Traditional owners ‘sick of being bullied’ by gas firms

Rudi Maxwell |

Greens Senator Dorinda Cox with Tiwi elder Therese Wokay Bourke and Munupi law man Pirrawayingi.
Greens Senator Dorinda Cox with Tiwi elder Therese Wokay Bourke and Munupi law man Pirrawayingi.

Emotional traditional owners have told a Senate inquiry that they feel heartbroken, ignored and disrespected in the approval process for offshore gas projects.

Tiwi Islander Antonia Burke, who has been campaigning against Santos’ Barossa gas project, said there are 47 offshore leases current in the Northern Territory that had been granted without Indigenous input. 

“And when we find out about these types of things, and we decide to stand up and do something about it to protect our home, we are bullied,” she said.

“We are labelled trolls – this is by politicians who feed the media – we are called puppets, we are called fringe activists, we are called liars and patronised.

“But we are not being puppets for the environmental movement, we are leading our own campaigns.”

The Federal Court dismissed a Tiwi challenge to Santos’ gas pipeline in the Timor Sea in January, with the judge delivering a scathing assessment of how the Environmental Defender’s Office had run the case for the islanders. 

“We were not manipulated or coached because it was the Tiwi people’s decision,” Ms Burke said.

“We all stood up together, made decisions for ourselves and we made sure we included all other Tiwi people.

Melville Island
Tiwi Islanders have been campaigning against Santos’ plans to drill in the Barossa gas field. (HANDOUT/ENVIRONMENT CENTRE NT)

“We are sick of being patronised by white people telling us that we can’t think for ourselves or stand up for ourselves and bullying us and calling us names.”

Earlier in the hearing, gas companies and Australian Energy Producers told the inquiry that the industry was seeking clarity and certainty around the offshore approvals framework and, in particular, consultation requirements. 

“It’s clear and it’s been recognised by the government, and it’s been recognised by NOPSEMA as the regulator that the ambiguity and uncertainty is leading to significant delays,” Australian Energy Producers chief executive Samantha McCulloch said.

“It’s leading to significant expense for the industry, but it’s also leading to consultation fatigue from traditional owners.

“It’s clear that we need to find a way to ensure that we can retain meaningful and comprehensive engagement including with traditional owners that provides that certainty going forward to enable projects to move forward.”

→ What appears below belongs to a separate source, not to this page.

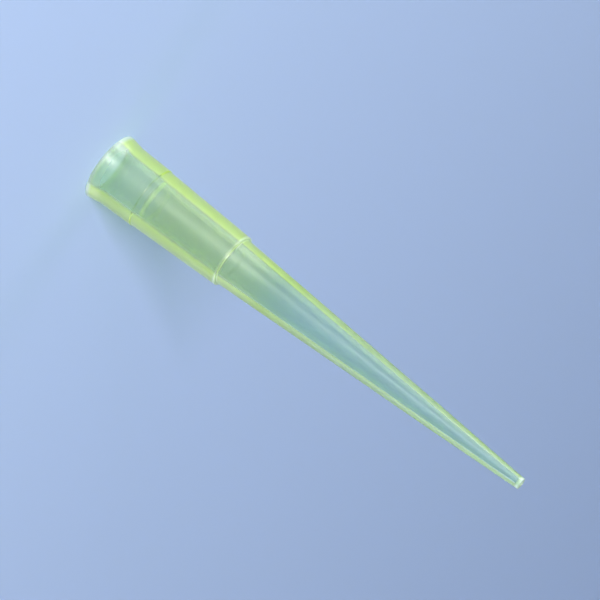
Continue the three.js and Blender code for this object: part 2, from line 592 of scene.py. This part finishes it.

Mardudhunera woman Raelene Cooper, who won a court challenge against Woodside’s offshore gas development in northern Western Australia, said First Nations people were being sidelined.

“I am heartbroken, devastated and furious that our governments continue to allow Woodside’s Burrup Hub to destroy our sacred rock art, our songlines and our precious marine sanctuaries,” Ms Cooper said.

“The government has been falling over itself to fast-track oil and gas approvals and reassure industry that they won’t have to wait to build massive new projects like the ones destroying my culture on the Burrup.”

Greens senator Dorinda Cox accused the government of abandoning First Nations people in deference to the resources industry.

“The gas cartel are making super profits while people who contribute least to natural disasters are being silenced,” she said.

“The government’s consultation with First Nations communities is already woefully inadequate, and this will just make it easier for massive fossil fuel projects to destroy over 65,000 years of culture with the government’s go-ahead.

“The environmental approvals process for gas already has massive legislative loopholes that allow projects to go ahead without declaring First Nations people as relevant people. We should be closing these loopholes, not opening up more.” 

Tiwi elders Munupi law man Pirrawayingi and Therese Wokay Bourke said, in their experience, Santos had rushed consultation and conducted it at inappropriate times.

“At times it was offensive to us in wanting to come during sorry business times,” Pirrawayingi said.

Ms Bourke said Tiwi people had worked hard to have their legal and human rights respected.

“When we use your law to stand up for ourselves and win, then you want to close that gap so you can keep ignoring us by allowing Santos and the media to disrespect us,” she said.

“It’s a real shame.”

The inquiry is due to report by March 22.